I was reading a proof of Kronecker's theorem, which is: Let $\theta$ be an irrational number. For all real $\alpha$ and all $\epsilon >0 $, there exist integers $a,c$ with $|a\theta - \alpha - c| < \epsilon$.
The proof uses Dirichlet's theorem, whereby for all $\epsilon > 0$, there exist integers $a,b$ with $|a \theta - b| < \epsilon$. Since $\theta$ is irrational, $0 < |a \theta - b|$. Then the series of points $0,\{a \theta\},\{2a\theta\},...$ form a chain across the interval $[0,1)$, whose mesh is $< \epsilon$. The chain goes left to right if $a \theta - b > 0$, and right to left o.w.. Thus $\{ \alpha \}$ falls between links, and there are integers $a,c$ with:
$$|a\theta - \alpha - c| < \epsilon$$
I don't understand the portion:
"... Then the series of points $0,\{a \theta\},\{2a\theta\},...$ form a chain across the interval $[0,1)$, whose mesh is $< \epsilon$. The chain goes left to right if $a \theta - b > 0$, and right to left o.w...."

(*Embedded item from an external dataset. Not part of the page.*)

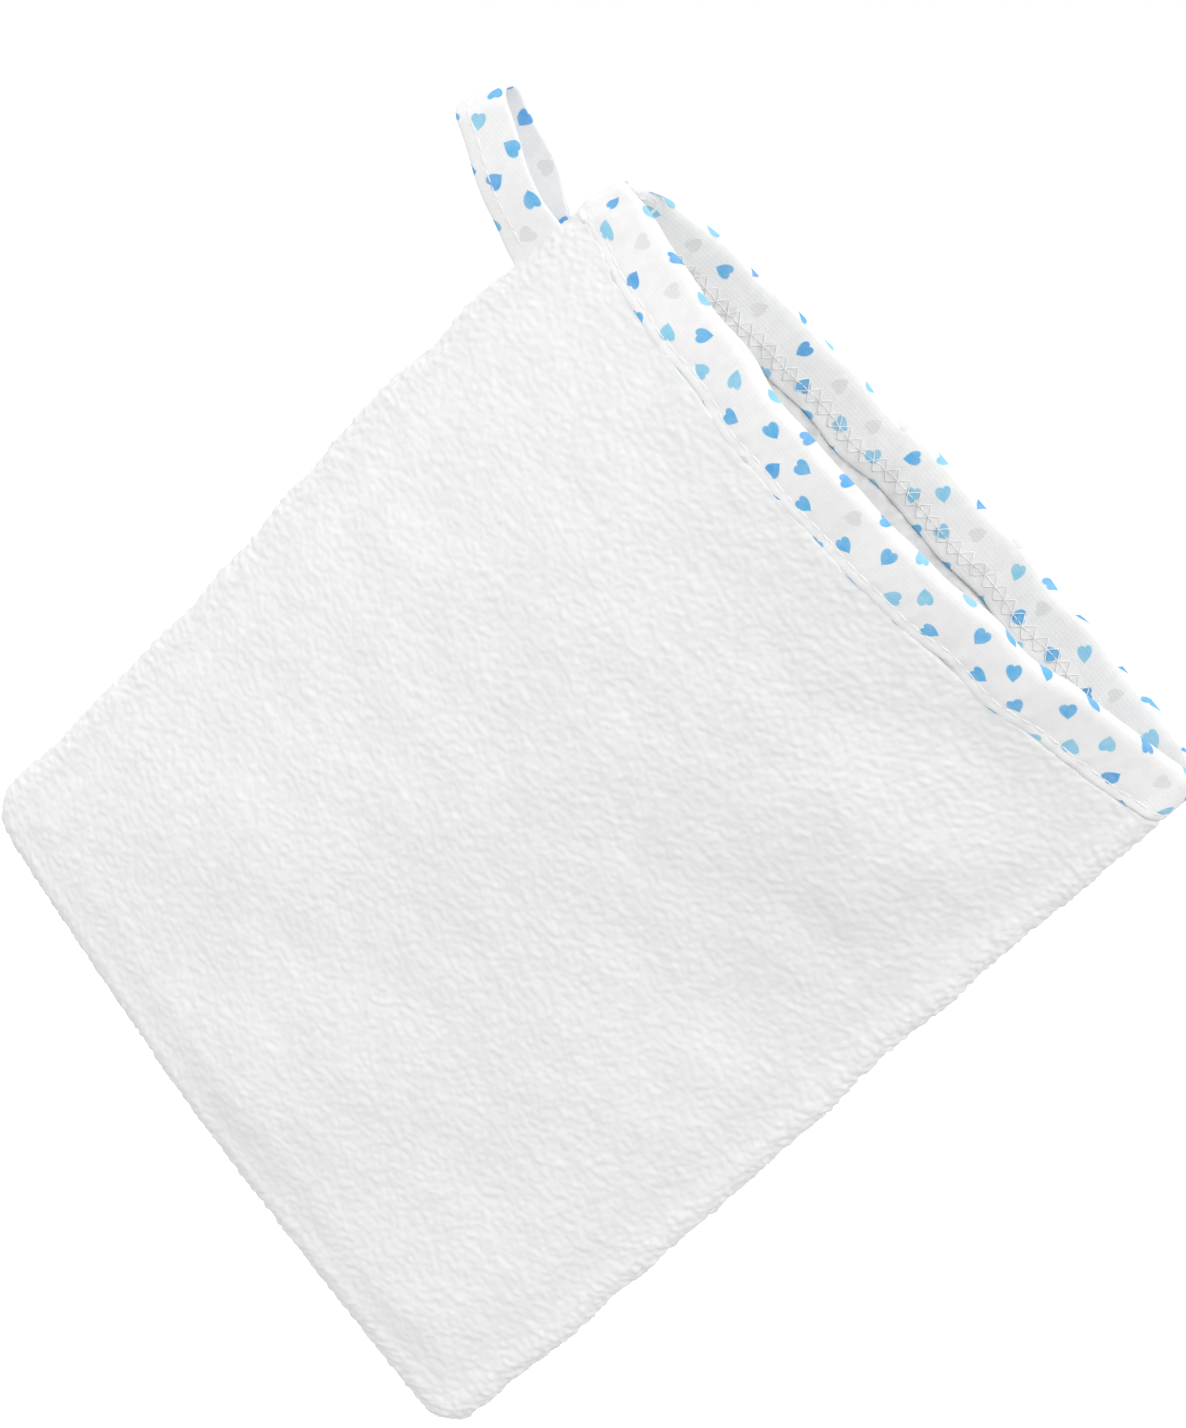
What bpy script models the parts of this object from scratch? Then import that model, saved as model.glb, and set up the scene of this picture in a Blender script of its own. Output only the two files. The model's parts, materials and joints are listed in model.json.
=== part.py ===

How do we get to conclude using Dirichlet that $0,\{a \theta\},\{2a\theta\},...$ form a chain across the interval $[0,1)$, and that the chain goes left to right if $a \theta - b > 0$, and right to left o.w...."
Any help ?
You have, for some integer $c$ that
$$a\theta = c + \{a\theta\} \tag{1}\label{eq1A}$$
where $\{a\theta\}$ is the fractional part of $a\theta$. You then get that
$$\left|a\theta - b\right| \lt \epsilon \implies \left|(c-b) + \{a\theta\}\right| \lt \epsilon \implies -\epsilon \lt (c-b) + \{a\theta\} \lt \epsilon \tag{2}\label{eq2A}$$
Since $0 \lt \{a\theta\} \lt 1$, any $\epsilon \lt 1$ means $c - b = 0$ or $c - b = -1$. The first case gives
$$a\theta - b \gt 0 \; \text{ and } \; 0 \lt \{a\theta\} \lt \epsilon \tag{4}\label{eq4A}$$
Note for any positive integer $k \lt \frac{1}{\epsilon} \implies k\epsilon \lt 1$ that \eqref{eq4A} gives $0 \lt k\{a\theta\} \lt k\epsilon \lt 1$, with \eqref{eq1A} then giving
$$ka\theta = kc + k\{a\theta\} \implies \{ka\theta\} = k\{a\theta\} \tag{5}\label{eq5A}$$
This means going from $\{ka\theta\}$ to $\{(k+1)a\theta\}$ involves a step, i.e., mesh size, of $\{a\theta\} \lt \epsilon$, with it going from left to right, i.e., increasing from $0$ towards $1$.
The second case of $c - b = -1$ gives
$$a\theta - b \lt 0 \; \text{ and } \; -\epsilon \lt -1 + \{a\theta\} \lt 0 \tag{6}\label{eq6A}$$
For any positive integer $k \lt \frac{1}{\epsilon} \implies k\epsilon \lt 1$ you thus get
$$\begin{equation}\begin{aligned} -k\epsilon & \lt k(-1 + \{a\theta\}) \lt 0 \\ -1 & \lt k(-1 + \{a\theta\}) \lt 0 \\ 0 & \lt 1 + k(-1 + \{a\theta\}) \lt 1 \end{aligned}\end{equation}\tag{7}\label{eq7A}$$
Using \eqref{eq1A} now gives for these $k$ that
$$\begin{equation}\begin{aligned} a\theta & = c + 1 - 1 + \{a\theta\} \\ ka\theta & = kc + k + k(-1 + \{a\theta\}) \\ ka\theta & = kc + k - 1 + (1 + k(-1 + \{a\theta\})) \\ \{ka\theta\} & = 1 + k(-1 + \{a\theta\}) \end{aligned}\end{equation}\tag{8}\label{eq8A}$$
Instead of starting at $0$, if you start at $1$ for $k = 0$ instead (this is something the proof perhaps have made more clear as claiming to always start at $0$ is misleading), then each increase in $k$ decreases the value by $1 - \{a\theta\} \lt \epsilon$, i.e., the step size is less than $\epsilon$, with it going from right to left in this case, i.e., decreasing from $1$ towards $0$.